Tito finally reacted to the extent of saying that he was not defending Soviet foreign policy. But he left me with the inescapable impression that while quite ready to talk about Nasser and the Near East, he preferred not to discuss Khrushchev and the Soviet Union in any detail.

Our talk had lasted nearly an hour and I concluded by remarking that our aims and those of Yugoslavia seemed to be substantially the same as regards the Near East. Our differences relate to method. The United States does not pretend to have all of the answers, but we are satisfied that letting matters drift is no solution. The other side is active and we shall keep on trying. I said that an Eastern diplomat remarked to me recently, “If Lebanon goes, Islam will be aflame from Casablanca to Kabul”. (This was the Iranian Minister in Belgrade.) At this point Tito made his only positive suggestion for correcting American Near Eastern policy, which he had criticized. He urged that we should recognize the new regime in Iraq without delay as a means of keeping them on a reasonable course.9

As I took my departure, President Tito asked me to convey his good wishes to President Eisenhower. He added that he would answer Secretary Dulles’ recent message.10 He continued to be friendly but reserved, and rather less “bouncy” than when I saw him previously.

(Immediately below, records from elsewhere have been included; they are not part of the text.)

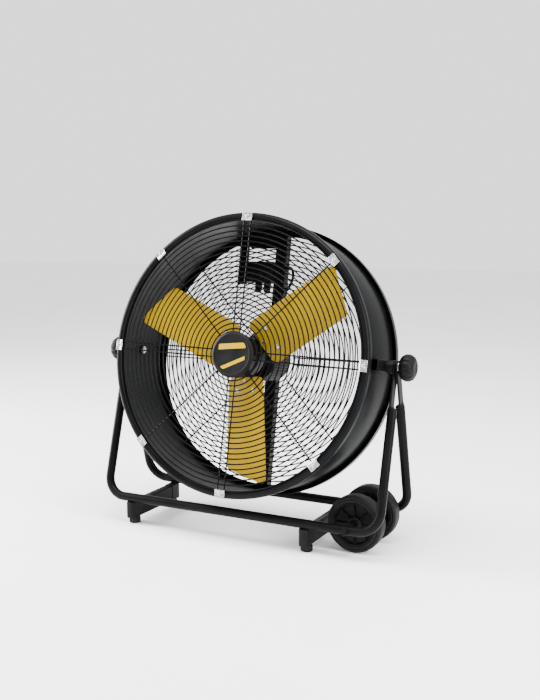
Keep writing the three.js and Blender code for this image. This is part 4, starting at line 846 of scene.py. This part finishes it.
lead_path = through(np.concatenate([LEAD_POINTS, lead_end]), 10)
on_drum("motor_cable", wire(lead_path, LEAD_RADIUS, 16, normal=(0.9, -0.3, 0.1)), "cable_rubber",
        ["motor_lead"])
BOSS_FOOT, BOSS_TOP = 52 * MM, 59.6 * MM
boss_bore = LEAD_RADIUS + 0.2 * MM
boss = turned(eased([(boss_bore, BOSS_FOOT), (7.5 * MM, BOSS_FOOT), (7.5 * MM, BOSS_FOOT + 5 * MM),
                     (6 * MM, BOSS_TOP), (boss_bore, BOSS_TOP)], 0.6 * MM), 48)
on_drum("lead_boss", moved(shifted(boss, along_z), [0, LEAD_POINTS[0, 1], 0]), "black_plastic")
print("lead length", round(float(np.linalg.norm(np.diff(lead_path, axis=0), axis=1).sum()), 3), "m")

# %% [markdown]
# ## The rotor
# Three pressed blades are riveted to the arms of a steel hub. A blade is a flat sheet that is
# folded a little along its middle, twisted from a steep root to a flatter tip, and rounded at its
# corners. One formula places any point of it: how far out, how far across and how high off its face.

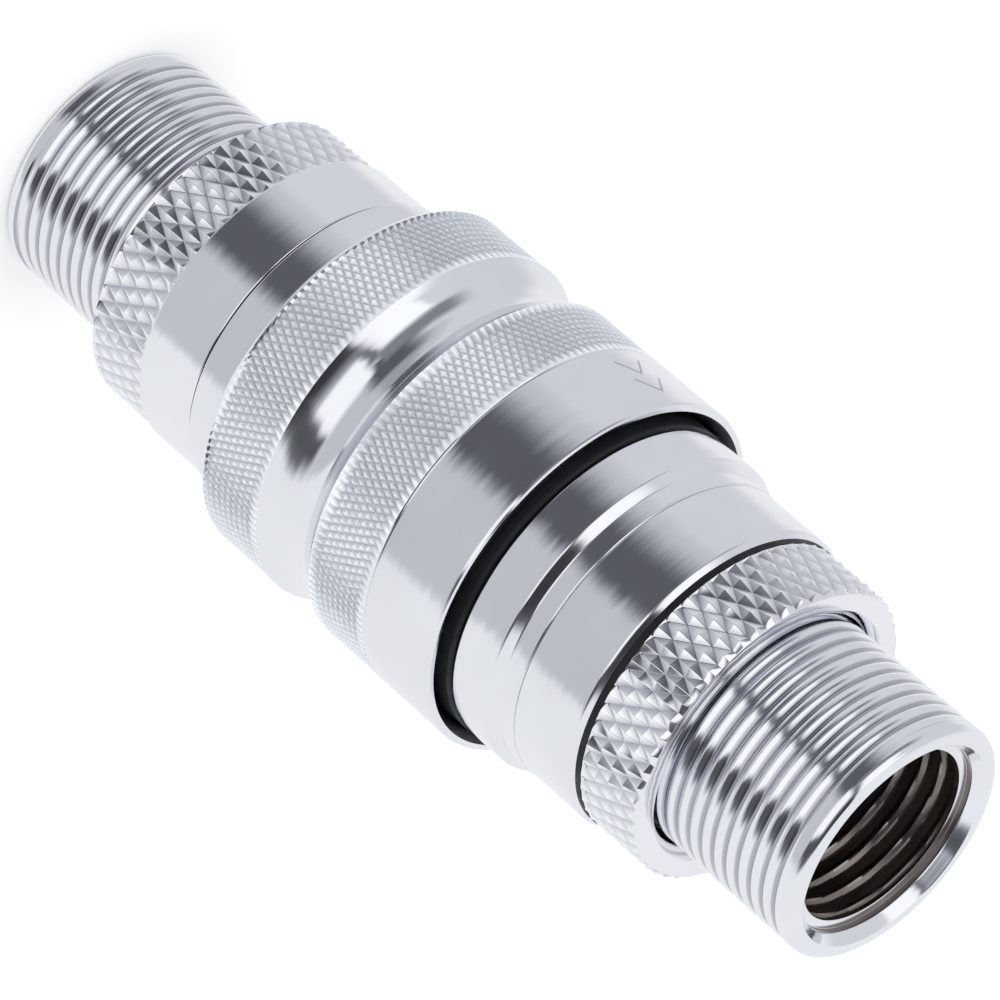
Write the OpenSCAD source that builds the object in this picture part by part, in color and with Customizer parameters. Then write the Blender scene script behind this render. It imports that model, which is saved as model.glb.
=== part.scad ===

Could it be that Tito is simply worried about the prospect of war, as he has been represented lately in several reports? Or had he given Nasser some bad advice as to what the United States and/or Russia might do in the Near East? Had he assured Nasser that the United States would take no action in the Lebanon, and that Russia would support him in any case, only to have the Marines land and Nasser come back all but empty-handed from rushing off to Moscow like a frightened little boy? If so, both Nasser and Tito lost face, which is particularly grave for them.

K. L. Rankin11
  1. Source: Department of State, Central Files, 768.11/7–2958. Confidential. Sent to the Department of State as an enclosure to despatch 3 from Venice, July 29.
  2. Tito and Nasser held extensive discussions during the latter’s July 2–12 visit to Yugoslavia.
  3. Since February 1 Syria had been a part of the United Arab Republic of which Nasser was President. President Eisenhower in his July 15 message to Congress on the U.S. military intervention in Lebanon accused Syria of fomenting the civil war in Lebanon and of supplying arms and other aid to one of the contending factions. For text of this statement, see Public Papers of the Presidents of the United States: Dwight D. Eisenhower, 1958, pp. 550–552.
  4. Between October 29 and November 3, 1956, Israeli forces drove the Egyptian army out of most of the Sinai peninsula.
  5. For text of the July 17 Soviet resolution, see U.N. doc. S/4047/Rev. 1. For text of the U.S. and Japanese resolutions, see Department of State Bulletin, August 4, 1958, pp. 198–199.
  6. For text of the Four-Power working paper submitted to the U.N. Disarmament Commission on August 2 in London, see Ibid., August 17, 1957, pp. 303–304.
  7. Apparently a copy of the paper cited in footnote 5 above.
  8. On March 31 the Soviet Union announced a unilateral suspension of nuclear testing.
  9. A reference to the continued insistence by the United States and other Western powers that substantive negotiations occur prior to a heads of government meeting.
  10. The United States recognized the Republic of Iraq on August 2.
  11. In this letter, July 16, Dulles outlined the reasons for U.S. military intervention in Lebanon. (Department of State, Central Files, 783A.5411/7–1658) No reply from Tito has been found.
  12. Printed from a copy that bears this typed signature.